Sunday, January 25, 2015

Book Review: Path to the Ancestors

I recently had the pleasure of ordering Swain Wodening's book Path to the Ancestors: Exploring Ancestor Worship within Modern Germanic Heathenry from Lulu.com. At 62 pages (not counting the glossary and bibliography) it's a quick read, but that should not be mistaken for being light on information. Rather, it is succinct and narrowly focused.

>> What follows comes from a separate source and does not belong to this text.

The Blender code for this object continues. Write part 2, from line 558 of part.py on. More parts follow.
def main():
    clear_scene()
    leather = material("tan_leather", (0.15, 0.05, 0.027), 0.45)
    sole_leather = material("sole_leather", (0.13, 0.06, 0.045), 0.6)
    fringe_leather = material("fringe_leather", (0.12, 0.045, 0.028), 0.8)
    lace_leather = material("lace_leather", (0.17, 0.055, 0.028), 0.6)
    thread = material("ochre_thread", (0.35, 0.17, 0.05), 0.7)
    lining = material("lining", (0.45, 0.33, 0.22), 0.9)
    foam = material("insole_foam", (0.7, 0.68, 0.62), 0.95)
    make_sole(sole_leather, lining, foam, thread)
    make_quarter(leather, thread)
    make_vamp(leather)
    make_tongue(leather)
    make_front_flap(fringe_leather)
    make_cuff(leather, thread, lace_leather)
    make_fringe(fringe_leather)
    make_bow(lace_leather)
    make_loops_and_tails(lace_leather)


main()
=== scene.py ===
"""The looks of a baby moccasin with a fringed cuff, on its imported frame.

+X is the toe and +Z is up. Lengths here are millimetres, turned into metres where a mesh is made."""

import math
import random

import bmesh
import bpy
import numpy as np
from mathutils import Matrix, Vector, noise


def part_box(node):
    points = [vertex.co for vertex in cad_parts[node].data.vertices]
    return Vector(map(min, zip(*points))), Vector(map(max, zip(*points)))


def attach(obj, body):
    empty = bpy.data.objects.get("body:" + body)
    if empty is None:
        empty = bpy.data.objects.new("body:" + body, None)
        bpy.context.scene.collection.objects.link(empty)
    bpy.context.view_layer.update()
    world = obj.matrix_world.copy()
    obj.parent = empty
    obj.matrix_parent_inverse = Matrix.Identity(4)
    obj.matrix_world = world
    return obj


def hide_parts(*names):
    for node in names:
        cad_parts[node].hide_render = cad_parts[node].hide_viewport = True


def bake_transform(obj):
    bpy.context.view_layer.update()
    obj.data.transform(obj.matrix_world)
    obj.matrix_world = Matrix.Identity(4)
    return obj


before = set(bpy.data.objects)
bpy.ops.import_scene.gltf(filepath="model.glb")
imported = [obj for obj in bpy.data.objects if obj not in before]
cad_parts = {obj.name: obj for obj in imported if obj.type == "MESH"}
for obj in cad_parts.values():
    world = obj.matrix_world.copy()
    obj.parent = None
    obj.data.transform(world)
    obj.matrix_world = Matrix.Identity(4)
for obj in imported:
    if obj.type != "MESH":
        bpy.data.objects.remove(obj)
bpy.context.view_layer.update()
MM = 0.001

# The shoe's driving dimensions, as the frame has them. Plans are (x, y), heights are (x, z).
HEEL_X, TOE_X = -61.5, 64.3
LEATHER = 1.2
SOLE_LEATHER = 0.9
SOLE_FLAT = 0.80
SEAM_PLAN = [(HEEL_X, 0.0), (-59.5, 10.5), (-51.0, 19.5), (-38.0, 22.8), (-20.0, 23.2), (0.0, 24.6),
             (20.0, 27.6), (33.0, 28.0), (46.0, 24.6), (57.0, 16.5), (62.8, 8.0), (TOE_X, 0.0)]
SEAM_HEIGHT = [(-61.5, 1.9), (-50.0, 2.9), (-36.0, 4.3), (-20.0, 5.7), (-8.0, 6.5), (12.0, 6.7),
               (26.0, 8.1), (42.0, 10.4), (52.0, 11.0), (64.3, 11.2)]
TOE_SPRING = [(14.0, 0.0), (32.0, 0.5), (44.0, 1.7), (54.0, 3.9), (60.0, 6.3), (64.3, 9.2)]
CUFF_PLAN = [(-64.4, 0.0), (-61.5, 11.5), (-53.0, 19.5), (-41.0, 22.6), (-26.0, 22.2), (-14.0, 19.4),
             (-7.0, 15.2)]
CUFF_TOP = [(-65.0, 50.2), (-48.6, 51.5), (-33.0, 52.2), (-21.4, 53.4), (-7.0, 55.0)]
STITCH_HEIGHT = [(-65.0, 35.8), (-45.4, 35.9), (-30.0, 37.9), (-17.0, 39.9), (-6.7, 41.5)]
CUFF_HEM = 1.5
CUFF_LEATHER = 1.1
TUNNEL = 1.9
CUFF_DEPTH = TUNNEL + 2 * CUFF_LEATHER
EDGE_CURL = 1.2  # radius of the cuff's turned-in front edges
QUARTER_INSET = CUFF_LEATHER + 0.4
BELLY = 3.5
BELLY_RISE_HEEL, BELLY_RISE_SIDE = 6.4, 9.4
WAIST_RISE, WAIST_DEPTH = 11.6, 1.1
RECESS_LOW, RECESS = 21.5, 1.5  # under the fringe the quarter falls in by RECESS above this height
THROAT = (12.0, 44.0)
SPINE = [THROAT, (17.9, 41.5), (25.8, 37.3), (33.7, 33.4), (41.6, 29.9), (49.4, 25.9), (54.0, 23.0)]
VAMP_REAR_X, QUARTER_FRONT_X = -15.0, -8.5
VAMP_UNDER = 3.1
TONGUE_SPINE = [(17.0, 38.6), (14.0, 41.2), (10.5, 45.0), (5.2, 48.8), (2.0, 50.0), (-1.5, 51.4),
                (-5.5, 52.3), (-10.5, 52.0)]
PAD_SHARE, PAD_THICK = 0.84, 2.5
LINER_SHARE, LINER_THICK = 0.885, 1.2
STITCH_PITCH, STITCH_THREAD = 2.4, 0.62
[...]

Although it's written from an Anglo-Saxon Theodish perspective, Asatruar and other Heathens will be able to make full use of this book. There are five chapters:
  • Why worship the ancestors?
  • Ancestor worship in the lore
  • Our ancestors
  • The ancestral altar
  • Rites to the ancestors
Perhaps the biggest departure from "standard" Asatru practice will be Swain's argument in the first chapter that, since offerings to the Gods are best made on a family or group level, it makes more sense for individuals to focus their own personal practice on their ancestors. This is a defining attitude of Theodish Belief (and is held by some Asatru groups as well), and while many Asatruar may disagree with the premise, doing so in no way invalidates the concept of incorporating ancestor-worship into one's routine of personal practices.

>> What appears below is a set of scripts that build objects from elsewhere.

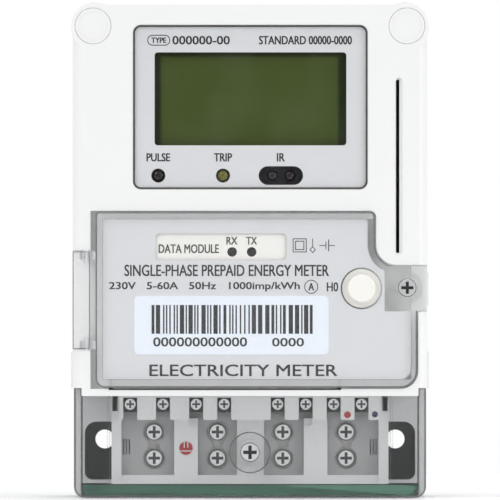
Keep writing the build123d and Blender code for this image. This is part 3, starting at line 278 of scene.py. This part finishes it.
def recessed(name, colour, roughness):
    """Moulded plastic with painted shade on the floor of the terminal block's wells."""
    graph = Graph(name)
    _, y, _ = graph.parts()
    behind_ribs = graph.spread(y, 0.0, 1.0, *WELL_FRONT)
    before_flange = graph.spread(y, 1.0, 0.0, *WELL_BACK)
    floor = graph.math("MULTIPLY", behind_ribs, before_flange)
    # painted shade darkens the wells' floor
    shade = graph.mix(floor, clouded(graph, colour, CLOUD_SIZE, 0.02), tone(colour, WELL_SHADE))
    return plastic_finish(graph, shade, roughness, GRAIN, GRAIN_DEPTH)


def inset_share(graph, centre, half, soft):
    """0 inside a rectangle of the x-z plane, rising to 1 over the soft distance to its edge."""
    x, _, z = graph.parts()
    across = graph.math("SUBTRACT", graph.distance(x, centre[0]), half[0])
    along = graph.math("SUBTRACT", graph.distance(z, centre[1]), half[1])
    nearest = graph.math("MAXIMUM", across, along)
    return graph.spread(nearest, 0.0, 1.0, -soft / 2, soft / 2)


def liquid_crystal(name):
    """Olive display glass with a painted shadow round its rim from the recess' walls, and faint
    polariser streaks.
    """
    graph = Graph(name)
    low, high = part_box("lcd_panel")
    # painted shadow of the recess' walls on the glass: widest at the right and absent at the bottom
    centre = ((low.x + high.x) / 2 - 0.3 * MM, (low.z + high.z) / 2 - 0.75 * MM)
    painted_rim_shadow = inset_share(graph, centre, (27.8 * MM, 14.0 * MM), 1.1 * MM)
    streaks = graph.noise(5 * MM, detail=4.0, stretch=(0.15, 1, 1))
    face = graph.mix(streaks, (0.050, 0.074, 0.012, 1), (0.064, 0.088, 0.018, 1))
    shade = graph.mix(painted_rim_shadow, face, (0.016, 0.026, 0.003, 1))
    gloss = graph.spread(graph.noise(8 * MM), 0.12, 0.2)
    normal = graph.bump(streaks, 0.003 * MM)
    return graph.finish(graph.principled(shade, gloss, normal, Specular_IOR_Level=0.12))


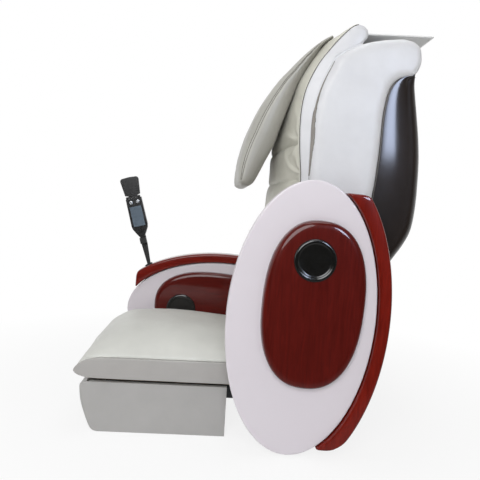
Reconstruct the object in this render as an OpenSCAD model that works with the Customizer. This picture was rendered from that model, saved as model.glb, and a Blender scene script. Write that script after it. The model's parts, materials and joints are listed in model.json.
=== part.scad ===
// Upper chair of a pedicure spa: swing-up oval arms, a reclining massage back,
// a flip-over head cushion and a flip-top handset.
// Millimetres. The sitter faces -Y and +Z is up. The origin is on the deck,
// at the middle of the chair's overall width and depth.

/* [Arms] */
// Half length of an arm's oval panel
panel_half_l = 344; // [320:1:352]
// Half height of an arm's oval panel
panel_half_h = 185; // [160:1:188]
// Thickness of each of the two panel shells
panel_t = 12; // [8:1:16]
// Bevel around a panel shell's outer edge
panel_bevel = 3; // [1:0.5:5]
// Thickness of the board between the two panel shells
arm_core_t = 16; // [12:1:20]
// Distance from the chair's middle to the middle of an arm
arm_mid_x = 305; // [303:1:320]
// Length from the pivot forward to the middle of the panel, with the arm level
arm_reach = 156; // [150:1:170]
// Height of the middle of the panel over the pivot, with the arm level
arm_rise = 20; // [10:1:30]
// Angle by which the left arm is stored swung up
left_raise = 93; // [0:1:93]
// Angle by which the right arm is stored swung up
right_raise = 2; // [0:1:30]
// Gap between the panel's edge and the arm rest rim
rim_gap = 2.5; // [1:0.5:5]
// Outer half length of the oval that the rim follows
rim_half_l = 396; // [385:1:420]
// Outer half height of the oval that the rim follows
rim_half_h = 219; // [210:1:225]
// Half width of the rim
rim_half_w = 32; // [26:1:34]
// Reach of the rim ahead of the panel's middle
rim_front = 321; // [290:1:325]
// Reach of the rim behind the panel's middle
rim_back = 321; // [300:1:332]
// Half length of the raised pod on each face
pod_half_l = 208; // [180:1:214]
// Half height of the raised pod
pod_half_h = 126; // [100:1:128]
// Height of the pod over its panel
pod_rise = 22; // [12:1:23]
// Offset of the pod ahead of the panel's middle
pod_ahead = 40; // [20:1:45]
// Offset of the pod above the panel's middle
pod_above = 24; // [15:1:34]
// Radius of the dished disc on each pod
disc_r = 52; // [35:1:60]
// Height of the disc over its pod
disc_t = 6.5; // [4:0.5:7]
// Offset of the disc ahead of the panel's middle
disc_ahead = 151; // [120:1:155]
// Offset of the disc above the panel's middle
disc_above = 12; // [5:1:25]

/* [Arm pivots] */
// Distance of the arm pivots behind the chair's middle
pivot_y = 90; // [86:1:92]
// Height of the arm pivots over the deck
pivot_z = 194; // [190:1:200]
// Radius of a pivot shaft
shaft_r = 12; // [8:0.5:14]
// Outer radius of the bush that an arm turns on
hub_r = 28; // [24:1:32]
// Thickness of a pivot bracket
bracket_t = 14; // [8:1:14]

/* [Seat] */
// Half width of the seat cushion
seat_half_w = 240; // [226:1:244]
// Reach of the seat's nose ahead of the chair's middle
seat_front = 456; // [450:1:470]
// Reach of the seat cushion behind the chair's middle
seat_back = 54; // [40:1:54]
// Height of the cushion's side seam over the deck
seat_seam_z = 207; // [200:1:220]
// Height of the crown above the side seam
seat_crown = 58; // [30:1:62]
// Thickness of the board under the cushion
pan_t = 12; // [8:1:18]

/* [Base] */
// Half width of the base box
base_half_w = 225; // [215:1:232]
// Height of the base box
base_h = 134; // [130:1:140]
// Wall of the base box panels
base_wall = 14; // [8:1:18]
// Reach of the base box ahead of the chair's middle
base_front_y = 441; // [430:1:446]
// Distance of the base box's rear panel ahead of the chair's middle
base_rear_y = 51; // [40:1:60]
// Slant of the base's front, from its knuckle back to the foot
base_slant = 44; // [20:1:60]
// Thickness of the mounting board
board_t = 15; // [10:1:20]
// Radius of the four bolt holes in the mounting board
bolt_r = 6.5; // [4:0.5:8]
// Spacing of the bolt holes across the chair
bolt_dx = 300; // [240:5:320]
// Spacing of the bolt holes along the chair
bolt_dy = 220; // [180:5:240]
// Distance of the bolt pattern's middle ahead of the chair's middle
bolt_mid_y = 235; // [225:1:245]

/* [Steel frame] */
// Width and height of the frame tubes
tube_w = 36; // [30:1:40]
// Clearance between the side rails and the base box's side panels
rail_clear = 8; // [4:1:18]
// Reach of the side rails behind the chair's middle
rail_back = 205; // [195:1:215]
// Thickness of the levelling glides under the rear legs
glide_t = 8; // [5:1:12]

/* [Back] */
// Distance of the recline hinge behind the chair's middle
hinge_y = 100; // [96:1:104]
// Height of the recline hinge over the base box
hinge_rise = 81; // [78:1:86]
// Height of the back's top over the hinge
back_h = 854; // [820:1:880]
// Depth of the back from the hinge to its rearmost point
back_depth = 324; // [310:1:335]
// Half width over the side bolsters
back_half_w = 250; // [240:1:252]
// Thickness of a side bolster
bolster_t = 72; // [66:1:76]
// Wall of the moulded rear shell
shell_t = 5; // [3:0.5:7]
// Half width of the back pad
pad_half_w = 228; // [215:1:236]
// Crown of the back pad ahead of its side seams
pad_crown = 26; // [10:1:28]
// Depth of the sewn channels across the back pad
channel_d = 9; // [4:1:12]
// Radius of the recline hinge pins
hinge_pin_r = 10; // [8:0.5:12]
// Largest recline angle, used to size the actuator's stroke
recline_deg = 35; // [20:1:35]

/* [Head cushion] */
// Half width of the head cushion
head_half_w = 200; // [170:1:215]
// Crown of the head cushion
head_crown = 12; // [4:1:16]
// Thickness of the stiffened anchor flap
flap_t = 5; // [4:0.5:6]
// Half width of the anchor flap
flap_half_w = 150; // [120:1:180]
// Reach of the anchor flap behind the chair's middle
flap_back = 456; // [440:1:470]

/* [Recline actuator] */
// Radius of the actuator's tube
act_tube_r = 21; // [16:1:23]
// Radius of the actuator's rod
act_rod_r = 9; // [6:0.5:11]
// Radius of the pins at the actuator's ends
act_pin_r = 6; // [4:0.5:7]
// Length of the lever under the recline hinge
lever_l = 117; // [110:1:120]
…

The second chapter necessarily concentrates (although not exclusively, of course) on the cult of the Matronae ("mothers") that flourished during the Migration Age in those lands where Roman and Germanic cultures intermingled. There is ample archaeological evidence, and no small amount of textual evidence, for this sub-cult, and he (in my opinion properly) argues that it represents, if not cast-iron evidence, at least a model, for historical ancestor worship.

Matronae altars
If anything, I think this represents the weakest chapter in the book, as he misses an excellent opportunity to delve into the evidence around the cult of the Matronae, that could have provided a much-needed historical framework upon which to build the rest of the book. The evidence from inscriptions on Matronae altars alone would be enormously helpful in this regard. Alex Garman's The Cult of the Matronae in the Roman Rhineland: An Historical Evaluation of the Archaeological Evidence is notably missing from the bibliography (although to its credit, the bibliography does include Philip Shaw's excellent Pagan Goddesses in the Early Germanic World: Eostre, Hreda and the Cult of Matrons).

Swain does supplement his information from Germanic-based sources with practices from other Indo-European sources such as the Roman cult of the Lares and Hindu ancestor-worship practices.

The remaining two chapters deal with the practical side of ancestor worship, and leans heavily on Swain's own practice developed over the course of many years. This is good stuff, but a few more examples of variations on the themes presented would doubtless have been helpful for some readers.

There is one question that the book does not address that I wish it had, as to my mind it is central to the question of ancestor worship, and its omission is a serious enough lacuna for me to take a star away from my review. This is the question of Christian ancestors.

Especially in the modern world, it is entirely likely that the overwhelming majority of our ancestors, going back many generations, were Christian (or at the very least, non-Heathen). A discussion of the appropriateness of offering what are essentially Heathen rites to non-Heathen ancestors would have been welcome. There are serious questions, both philosophical and theological, that are raised by the idea. Is your devoutly Catholic great-grandmother going to appreciate being the center of pagan worship? Is she even capable of responding, or is she removed from the world in a Christian Heaven (or Hell)? Is doing so disrespectful?

But noting this omission shouldn't be taken as knocking the content that is there. Path to the Ancestors is a wonderful book, and explores a side of Heathen worship that in my opinion is largely overlooked in contemporary Heathen practice. I heartily recommend this book for any Heathen who's interested in adding this forgotten, but vital, aspect of pre-Christian religion to their regular worship. I give it four out of five stars.